Question

You intend to estimate a population mean with a confidence interval. You believe the population to have a normal distribution. Your sample size is 63. While it is an uncommon confidence interval, find the critical valuebthat corresponds tona confidence interval of 81.2%.

Answer 1

Answer:

The critical value that corresponds to a confidence interval of 81.2% is 1.32.

Step-by-step explanation:

According to the Central Limit Theorem if we have an unknown population with mean μ and standard deviation σ and appropriately huge random samples (n > 30) are selected from the population with replacement, then the distribution of the sample mean will be approximately normally distributed.  

Then, the mean of the sample means is given by,

$\mu_{\bar x}=\mu$

And the standard deviation of the sample means is given by,

$\sigma_{\bar x}=\frac{\sigma}{\sqrt{n}}$

In this case the sample selected is of size, n = 63.

As the sample size n = 63 > 30, the sampling distribution of sample mean will be approximately normal.

So, a z-interval will be used to estimate the population mean.

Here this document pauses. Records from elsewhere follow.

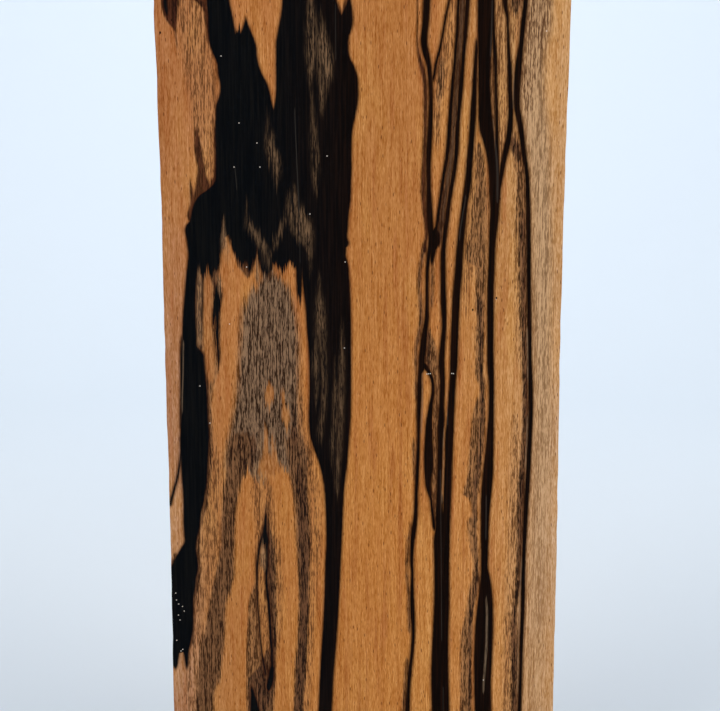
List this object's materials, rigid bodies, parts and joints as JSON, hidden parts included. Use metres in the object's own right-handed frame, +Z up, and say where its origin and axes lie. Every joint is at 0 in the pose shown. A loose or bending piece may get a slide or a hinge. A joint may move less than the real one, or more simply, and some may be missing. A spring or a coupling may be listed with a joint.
{
  "type": "black and white ebony board",
  "caption": "Planed board of black and white ebony, one solid piece with sawn ends and lightly eased edges, standing upright on its foot.",
  "frame": {"origin": "middle of the sawn foot end, where the board stands", "axes": "+Z up along the board's length, +X along its width to the right as seen from the figured face, -Y out of the figured face"},
  "size_m": [0.1152, 0.025, 0.305],
  "materials": {
    "ebony_wood": "satin"
  },
  "bodies": {
    "root": {"ebony_board": "ebony_wood"}
  },
  "joints": []
}
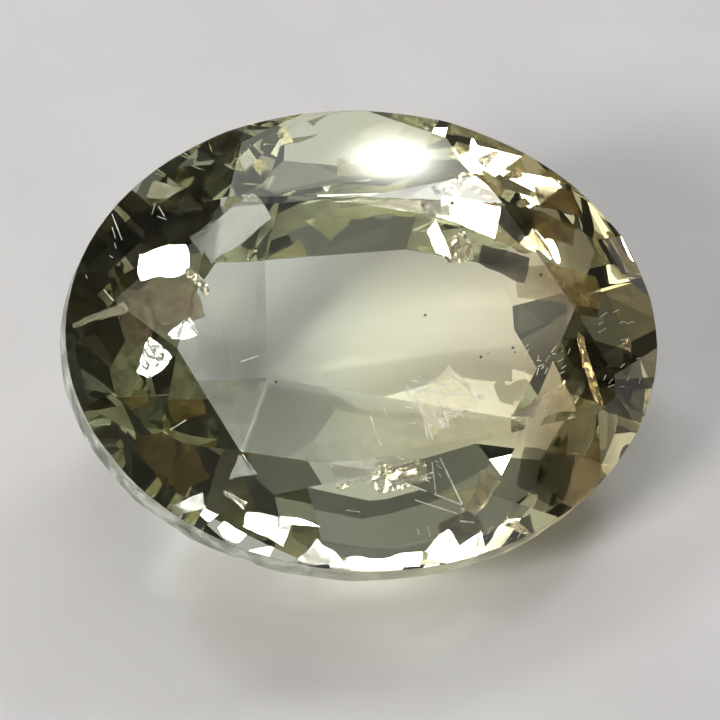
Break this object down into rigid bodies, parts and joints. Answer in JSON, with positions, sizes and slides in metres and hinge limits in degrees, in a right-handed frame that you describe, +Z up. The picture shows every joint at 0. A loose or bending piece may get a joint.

The confidence level is, 81.2%.

The value of α is:

$\alpha=1-\text{Confidence Level}\\\\\alpha=1-0.812\\\\\alpha=0.188$

The critical value is:

$z_{\alpha/2}=z_{0.188/2}=z_{0.094}=- 1.32\\\\z_{1-\alpha/2}=z_{1-0.188/2}=z_{0.906}= 1.32$

*Use a z-table.

Thus, the critical value that corresponds to a confidence interval of 81.2% is 1.32.